Наше нетерпение росло. Мы были молоды, отчаянны и уверены в себе, и нас злило, что поездка срывается — как мы думали, из-за робости летчиков. В аэропорту мы встретили их криками и свистом. Теперь уже не узнать, насколько мы повлияли на их решение, но в конце концов Феррадас объявил, что мы вылетаем в Сантьяго. Это известие мы встретили бурной радостью.
«Фэрчайлд» вылетел из аэропорта Мендосы в 14:18 по местному времени. Справа от самолета, на западе, виднелись очертания аргентинских Анд. Я смотрел в иллюминатор на горы, протянувшиеся под нами, на их величественно-торжественные вершины, поражавшие своей мощью.
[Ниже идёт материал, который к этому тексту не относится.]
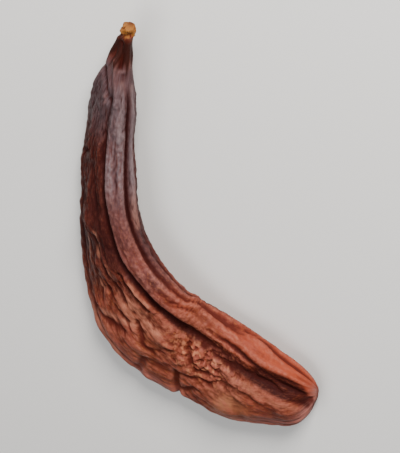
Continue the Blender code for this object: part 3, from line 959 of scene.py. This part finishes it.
def view_axes():
    """The photograph's right, up and towards-the-camera directions."""
    azimuth, elevation, roll = (math.radians(angle) for angle in (VIEW_AZIMUTH, VIEW_ELEVATION, VIEW_ROLL))
    level = Vector((math.sin(azimuth), -math.cos(azimuth), 0.0))
    towards = level * math.cos(elevation) + Vector((0, 0, math.sin(elevation)))
    right = Vector((math.cos(azimuth), math.sin(azimuth), 0.0))
    up = towards.cross(right)
    turned = Matrix.Rotation(roll, 3, towards)
    return turned @ right, turned @ up, towards


def camera(target):
    """The photograph's view of the pod."""
    right, up, towards = view_axes()
    aim = target + right * AIM_RIGHT + up * AIM_UP
    shot = bpy.data.objects.new("camera", bpy.data.cameras.new("camera"))
    turned = Matrix((right, up, towards)).transposed().to_4x4()
    shot.matrix_world = Matrix.Translation(aim + towards * VIEW_DISTANCE) @ turned
    shot.data.lens = LENS
    shot.data.clip_start = NEAREST_SEEN
    bpy.context.scene.collection.objects.link(shot)
    bpy.context.scene.camera = shot


def soft_light(name, target, direction, distance, size, power, colour):
    """A square lamp that faces the target from one side."""
    light = bpy.data.lights.new(name, "AREA")
    light.size = size
    light.energy = power
    light.color = colour
    lamp = bpy.data.objects.new(name, light)
    lamp.location = target + direction.normalized() * distance
    lamp.rotation_euler = (-direction).to_track_quat("-Z", "Y").to_euler()
    bpy.context.scene.collection.objects.link(lamp)


def studio(target):
    """A key light from the photograph's upper side, a wide light overhead and a pale surround."""
    right, up, towards = view_axes()
    key_from = right * KEY_FROM[0] + up * KEY_FROM[1] + towards * KEY_FROM[2]
    soft_light("key", target, key_from, *KEY_LIGHT)
    soft_light("overhead", target, Vector(OVERHEAD_FROM), *OVERHEAD_LIGHT)
    world = bpy.data.worlds.new("surround")
    world.use_nodes = True
    background = world.node_tree.nodes["Background"]
    background.inputs["Color"].default_value = SURROUND
    background.inputs["Strength"].default_value = SURROUND_STRENGTH
    bpy.context.scene.world = world


def floor():
    """A plain pale plate for the pod to lie on."""
    bm = bmesh.new()
    bmesh.ops.create_grid(bm, x_segments=1, y_segments=1, size=FLOOR_REACH)
    mesh = bpy.data.meshes.new("floor")
    bm.to_mesh(mesh)
    bm.free()
    material = bpy.data.materials.new("pale_floor")
    material.use_nodes = True
    shader = material.node_tree.nodes["Principled BSDF"]
    shader.inputs["Base Color"].default_value = FLOOR_COLOUR
    shader.inputs["Roughness"].default_value = FLOOR_ROUGHNESS
    mesh.materials.append(material)
    plate = bpy.data.objects.new("floor", mesh)
    bpy.context.scene.collection.objects.link(plate)


def main():
    skin = pod_skin()
    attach(skin, "root")
    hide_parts("pod")
    target = Vector((0.0, 0.0, AIM_HEIGHT))
    floor()
    studio(target)
    camera(target)


main()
Они простирались на север, юг и запад — насколько хватало глаз. Неудивительно, что в древности эти горы считались обителью богов.
Анды — вторая по высоте горная цепь планеты, выше их — только Гималаи. Между Мендосой и Сантьяго Анды достигают максимальной высоты, здесь находится Аконкагуа, гора высотой 7036 метров — всего на 1800 метров меньше, чем Эверест.
Лететь напрямик здесь было нельзя. Наши летчики проложили маршрут, уводивший нас километров на сто пятьдесят к югу от Мендосы — к Планчонскому ущелью, узкому коридору между горами, где мог пролететь самолет. Полет должен был продлиться полтора часа, и в Сантьяго мы предполагали успеть до сумерек.